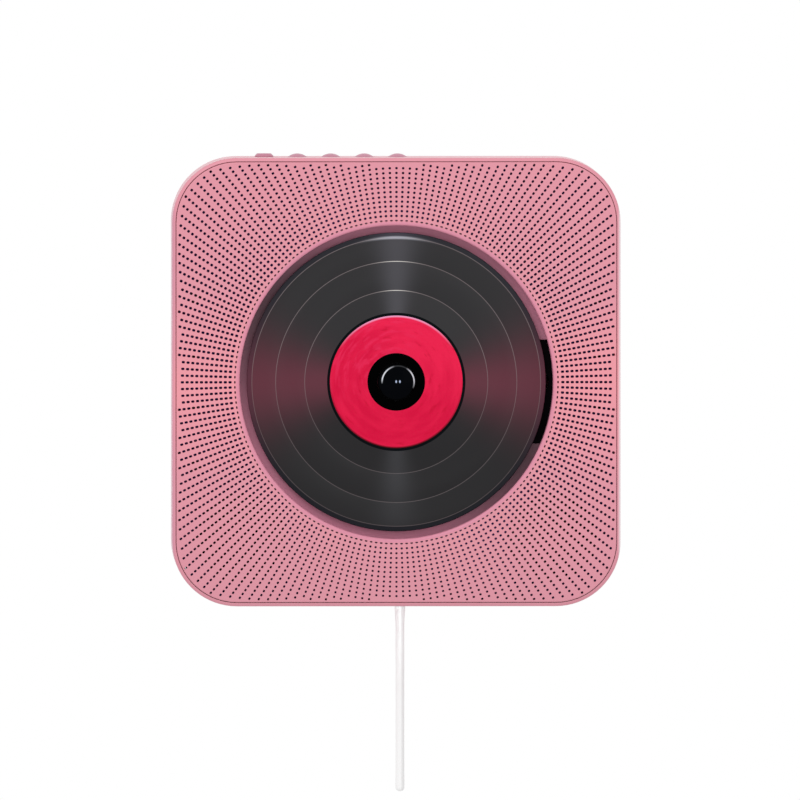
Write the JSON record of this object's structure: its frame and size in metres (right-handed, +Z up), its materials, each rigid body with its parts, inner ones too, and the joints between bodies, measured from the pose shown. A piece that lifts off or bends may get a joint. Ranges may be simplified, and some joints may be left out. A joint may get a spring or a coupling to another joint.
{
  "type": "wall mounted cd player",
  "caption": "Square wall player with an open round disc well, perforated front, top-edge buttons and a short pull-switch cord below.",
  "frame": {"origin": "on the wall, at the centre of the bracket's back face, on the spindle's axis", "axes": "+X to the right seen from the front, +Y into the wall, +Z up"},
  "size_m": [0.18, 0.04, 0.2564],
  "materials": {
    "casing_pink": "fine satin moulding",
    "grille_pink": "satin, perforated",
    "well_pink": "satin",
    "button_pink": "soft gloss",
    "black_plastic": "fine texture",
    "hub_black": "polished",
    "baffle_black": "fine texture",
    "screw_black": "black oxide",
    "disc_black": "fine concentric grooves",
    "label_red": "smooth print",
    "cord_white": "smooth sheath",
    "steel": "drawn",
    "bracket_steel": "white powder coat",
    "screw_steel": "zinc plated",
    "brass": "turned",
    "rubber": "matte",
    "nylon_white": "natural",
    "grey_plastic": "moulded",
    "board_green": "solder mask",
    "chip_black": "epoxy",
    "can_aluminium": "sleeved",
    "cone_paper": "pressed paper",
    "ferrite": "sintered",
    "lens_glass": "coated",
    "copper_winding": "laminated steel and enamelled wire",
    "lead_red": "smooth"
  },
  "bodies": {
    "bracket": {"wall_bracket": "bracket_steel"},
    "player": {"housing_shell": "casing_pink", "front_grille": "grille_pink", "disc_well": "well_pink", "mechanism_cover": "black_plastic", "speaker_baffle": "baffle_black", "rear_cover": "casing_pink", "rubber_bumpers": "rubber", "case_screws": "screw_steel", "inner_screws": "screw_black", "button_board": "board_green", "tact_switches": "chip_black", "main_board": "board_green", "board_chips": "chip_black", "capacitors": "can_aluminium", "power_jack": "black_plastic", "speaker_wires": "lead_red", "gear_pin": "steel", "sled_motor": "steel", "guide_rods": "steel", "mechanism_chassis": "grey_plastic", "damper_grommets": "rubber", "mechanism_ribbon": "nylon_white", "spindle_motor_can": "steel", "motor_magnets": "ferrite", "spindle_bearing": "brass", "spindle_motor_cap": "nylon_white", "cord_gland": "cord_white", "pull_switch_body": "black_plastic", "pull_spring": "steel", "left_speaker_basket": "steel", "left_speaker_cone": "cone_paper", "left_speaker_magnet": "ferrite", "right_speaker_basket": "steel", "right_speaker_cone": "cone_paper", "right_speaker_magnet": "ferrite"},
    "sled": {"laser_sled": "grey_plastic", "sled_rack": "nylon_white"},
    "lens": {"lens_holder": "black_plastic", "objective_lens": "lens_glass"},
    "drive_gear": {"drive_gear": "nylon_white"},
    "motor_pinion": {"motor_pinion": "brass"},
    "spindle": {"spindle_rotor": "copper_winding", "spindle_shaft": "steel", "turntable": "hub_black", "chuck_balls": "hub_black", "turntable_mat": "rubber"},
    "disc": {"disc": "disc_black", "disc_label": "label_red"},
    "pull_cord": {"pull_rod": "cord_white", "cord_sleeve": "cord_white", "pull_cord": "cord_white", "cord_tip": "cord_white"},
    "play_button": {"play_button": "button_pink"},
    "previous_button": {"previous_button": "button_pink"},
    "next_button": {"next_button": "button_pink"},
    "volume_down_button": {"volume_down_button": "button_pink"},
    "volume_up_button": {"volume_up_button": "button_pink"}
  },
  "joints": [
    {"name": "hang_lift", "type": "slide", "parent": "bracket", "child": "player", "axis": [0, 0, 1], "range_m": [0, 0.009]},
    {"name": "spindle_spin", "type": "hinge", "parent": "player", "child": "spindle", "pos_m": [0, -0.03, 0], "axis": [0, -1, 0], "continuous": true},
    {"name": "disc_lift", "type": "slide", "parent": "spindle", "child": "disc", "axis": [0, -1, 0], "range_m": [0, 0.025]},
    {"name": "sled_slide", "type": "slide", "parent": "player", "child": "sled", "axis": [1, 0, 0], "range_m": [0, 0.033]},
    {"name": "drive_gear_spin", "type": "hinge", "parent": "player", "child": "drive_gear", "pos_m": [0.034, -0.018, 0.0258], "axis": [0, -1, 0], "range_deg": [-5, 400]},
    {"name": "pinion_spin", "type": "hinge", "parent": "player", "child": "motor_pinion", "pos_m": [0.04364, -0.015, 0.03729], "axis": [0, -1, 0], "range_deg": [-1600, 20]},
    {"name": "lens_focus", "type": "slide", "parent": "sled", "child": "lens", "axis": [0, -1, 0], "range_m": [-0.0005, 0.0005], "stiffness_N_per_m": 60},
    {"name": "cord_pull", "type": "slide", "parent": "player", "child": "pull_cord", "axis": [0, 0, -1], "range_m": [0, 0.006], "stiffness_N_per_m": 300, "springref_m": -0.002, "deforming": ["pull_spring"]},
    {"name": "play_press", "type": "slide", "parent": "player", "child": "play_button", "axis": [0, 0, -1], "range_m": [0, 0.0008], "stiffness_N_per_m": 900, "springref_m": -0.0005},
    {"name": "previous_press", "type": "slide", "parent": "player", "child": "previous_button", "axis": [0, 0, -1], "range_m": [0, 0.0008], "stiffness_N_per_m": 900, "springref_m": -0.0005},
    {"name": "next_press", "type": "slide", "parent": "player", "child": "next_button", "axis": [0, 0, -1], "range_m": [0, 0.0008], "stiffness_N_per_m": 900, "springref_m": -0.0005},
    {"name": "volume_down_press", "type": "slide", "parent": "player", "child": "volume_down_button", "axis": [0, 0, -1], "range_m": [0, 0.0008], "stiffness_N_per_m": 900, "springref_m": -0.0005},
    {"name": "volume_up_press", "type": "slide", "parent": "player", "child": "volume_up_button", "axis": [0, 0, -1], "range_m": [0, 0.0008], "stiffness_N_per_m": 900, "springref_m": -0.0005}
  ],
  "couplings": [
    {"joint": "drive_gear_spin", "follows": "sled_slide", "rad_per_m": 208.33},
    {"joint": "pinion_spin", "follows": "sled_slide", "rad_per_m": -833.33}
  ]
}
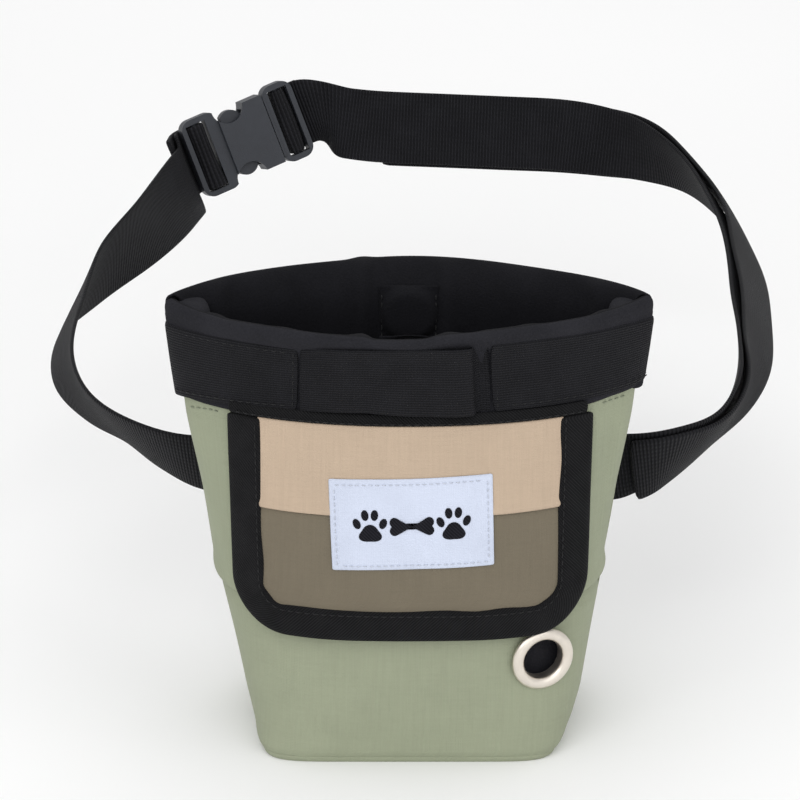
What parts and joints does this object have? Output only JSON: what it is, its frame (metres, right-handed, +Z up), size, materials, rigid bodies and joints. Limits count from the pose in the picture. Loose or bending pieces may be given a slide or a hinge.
+ + + + + + +
> _What to work on_: Go through the records and copy each line with "pose" in it.

> _Answer to this problem_:
Write the JSON record of this object's structure: its frame and size in metres (right-handed, +Z up), its materials, each rigid body with its parts, inner ones too, and the joints between bodies, measured from the pose shown. A piece that lifts off or bends may get a joint. Ranges may be simplified, and some joints may be left out. A joint may get a spring or a coupling to another joint.
What parts and joints does this object have? Output only JSON: what it is, its frame (metres, right-handed, +Z up), size, materials, rigid bodies and joints. Limits count from the pose in the picture. Loose or bending pieces may be given a slide or a hinge.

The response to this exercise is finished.